Kampf gegen den Terror - und gegen die Medien
Bei der Terrorbekämpfung setzt Sri Lankas Regierung offenbar andere Schwerpunkte: So schließt sie immer wieder Zeitungen und erlässt Knebelgesetze – zur Kontrolle des Fernsehens zum Beispiel, klagt der Journalist Sunanda Deshapriya. Nach einem vor wenigen Monaten erlassenen Gesetz könne der Minister mit sofortiger Wirkung die Ausstrahlung von Sendungen verbieten und Lizenzen widerrufen. Und er könne, wenn er einen Beitrag als, „unanständig“ empfindet, den betreffenden Sender für 60 oder 120 Tage aus dem Äther verbannen.

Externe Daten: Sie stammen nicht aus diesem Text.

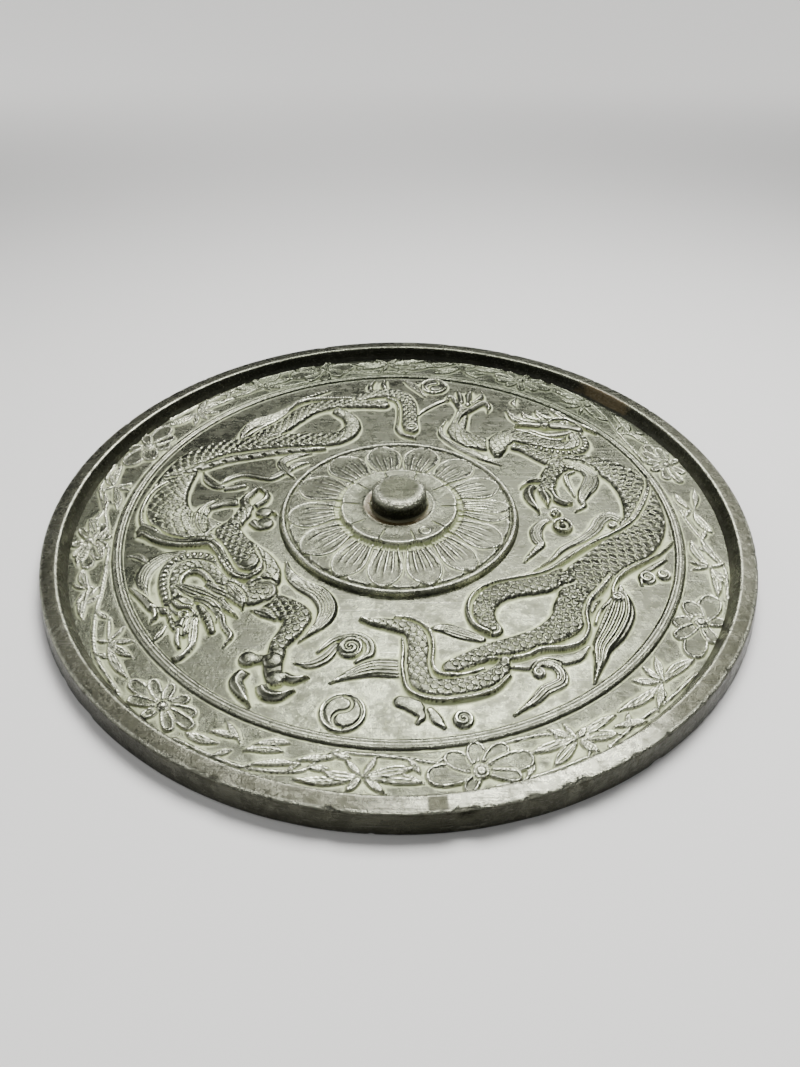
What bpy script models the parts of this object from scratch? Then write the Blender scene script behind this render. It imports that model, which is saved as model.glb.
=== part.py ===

„Kein Wunder, dass die meisten Fernseh- und Radiostationen nur noch Lifestyle-Programme ausstrahlen“, sagt Sunanda achselzuckend. „So vermeiden sie, dass ihre Investitionen in Flammen aufgehen.“ So wie die des Senders MTV, der am 6. Januar 2009 mit Granatwerfern beschossen wurde. Der hager und asketisch wirkende Sunanada war vor 30 Jahren marxistischer Rebell. Heute widmet er sein Leben der Pressefreiheit in Sri Lanka. Seine Kampagne „free media“, „Freie Medien“, organisiert Protestmärsche und Mahnwachen für vom Staat drangsalierte Journalisten.
Leben im Untergrund
Für dieses Engagement zahlt Sunanda einen hohen Preis: Nach zahllosen Drohungen leben der Journalist und seine Mitstreiter quasi im Untergrund. „Jeden Tag fahren wir auf einem anderen Weg zur Arbeit; nie schlafen wir zwei Tage hintereinander am selben Ort; viele von uns haben in letzten Jahr mehrfach die Wohnung gewechselt – und auch das Handy.“ Ab und zu, gibt Sunanda zu, bricht ihm der Angstschweiß aus – zum Beispiel, wenn wieder mal eine regierungsfreundliche Postille ihn beschuldigt, für die LTTE und ausländische Regierungen zu arbeiten.
Der Journalist deutet auf eine Liege neben seinem Schreibtisch – eine seiner Schlafstätten. Seine Frau und die Kinder hat er bei Verwandten auf dem Land versteckt.